| 賞 | 優秀賞/Excellent Award |
| 受賞者 | 株式会社 ユーバイエヌアーキテクツ 建築家 占部将吾+西島要+佐藤元樹/ 有限会社 ひわだや 桧皮葺師 佐々木真 |
| 工芸・美術部門/ その他分野の作品・またはそれらの組み合わせで制作された作品 |
SORI |
作品情報
SORI
サイズ…SORI[L]φ400/H179 [S]φ210/H117
素材…桧皮・和紙・鉄
日本古来の屋根葺工法である「桧皮葺」を用いて、建築家と桧皮葺師のコラボレーションにより誕生した照明プロダクトです。自然素材を用いて優美な曲面を描くことができる桧皮葺の特徴を活かし、神社仏閣の屋根を想起させる造形としています。国宝・重要文化財に使用される桧皮葺の屋根工事で発生する未利用材を活用した、サスティナブルかつラグジュアリーなデザインです。格式高い存在である桧皮葺を日々の暮らしの中にそえることで、日本の伝統美を身近に感じることができるプロダクトです。

審査委員の講評
須田賢司(重要無形文化財「木工芸」保持者 (公社)日本工芸会理事、参与、木竹工部会長 木工藝学林清雅舎主宰)
古来日本では植物素材で屋根を葺く。材料は、茅葺きとして一括して扱われるススキ、カリヤス、ヨシなどがすぐに思い浮かぶ。東京の地下鉄駅に茅場町とあるくらいこれらは身近なものとして維持管理され確保してきた。

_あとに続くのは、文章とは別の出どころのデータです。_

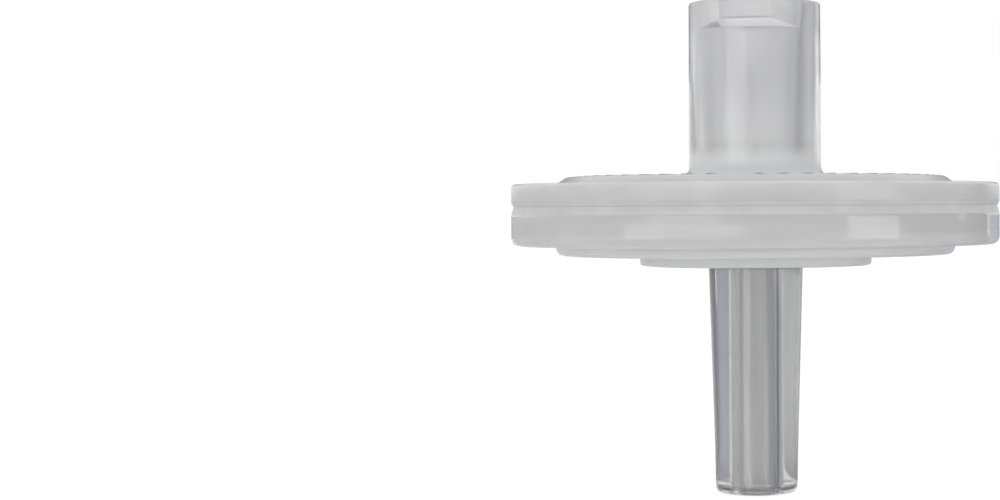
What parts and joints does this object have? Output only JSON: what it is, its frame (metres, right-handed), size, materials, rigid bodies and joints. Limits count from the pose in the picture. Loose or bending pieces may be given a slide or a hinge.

このいわば棒状の植物の茎を用いるほかに、板状のものを用いる葺き方もある。「杮(こけら)葺き」「檜皮(ひわだ)葺き」である。中でも檜皮葺きは日本独自の伝統技法としてユネスコ無形文化遺産にも登録されている。主に清水寺などの寺院や神社に用いられ優美な曲線を描き重厚で荘厳な雰囲気を醸し出す。この檜皮葺きは10年サイクルで檜皮が採取可能なこともあり茅葺と共にSDGsの立場からも興味深い。しかしこれら植物素材によるすべての屋根葺きが今存続の危機に瀕している。いずれも材料の確保、加工(拵え)、施工の各工程を行う熟練者の不足に直面している。
その現状に一矢を報いたいとの作者の熱い思いがこの作品になったと言える。檜皮葺きを身近な生活の中に取り入れ、この技法に理解を深め、この技法が生み出す優美な曲線美を堪能してほしいとの作者の願いは十分に感じられる。
「SORI」とは「反り」のことであり、檜皮葺き屋根が生み出す美しい反りに通じ、そのカーブを照明器具に取り込んだところが面白い。毎日目にする器具を通して日本古来の独自の曲線を感じられる。 檜皮和紙を内張し柔らかな反射光を生み出した。また要所を銅張にして耐久力とシャープさを実現し、照明器具としての実用性にも十分な配慮がうかがえる。
建築美・材料・技法をスケールの全く異なる身近な器具に違和感なく取り込んだ視点・力量を生かし、例えばフロアースタンドなどへの更なる展開を期待したい。
プロフィール
株式会社 ユーバイエヌアーキテクツ 建築家 占部将吾+西島要+佐藤元樹/有限会社 ひわだや 桧皮葺師 佐々木真
【ユーバイエヌアーキテクツ】
占部将吾と西島要による建築家ユニット。ホテルや集合住宅、インテリアやプロダクトなど規模の大小や用途を問わず様々なプロジェクトを手掛けている。SORIのデザインチームとして佐藤元樹が参画し、日本の伝統的な建築文化を新たな形で継承することを目標に活動している。
【ひわだや】
創業 天保年間(1830年代)。日本の伝統的な屋根技術工法である桧皮葺を中心とした社寺等屋根工事業に従事し、主に西日本を中心とした国宝・重要文化財の修復を行っている。代表の佐々木真は、山口県内唯一の桧皮葺師。近年では、国宝 瑠璃光寺五重塔の桧皮葺屋根葺き替え工事にも携わっている。
◆受賞者ホームページ
HP:http://s-o-r-i.com/
Instagram:https://www.instagram.com/sori_hiwada/
◆受賞コメント
この度は、優秀賞に選出していただき大変嬉しく思います。日本古来の屋根葺工法である「桧皮葺」の魅力を、より身近に多くの方々へ伝えたいという想いから、SORIをデザインしました。和の空間だけでなく、モダンな空間にも合う照明プロダクトとして、様々な空間に日本の伝統美のエッセンスを与えられるプロダクトを目指しました。今後も日本の感性を大切にしながら、伝統文化を未来へ継承する活動をしていきたいと考えています。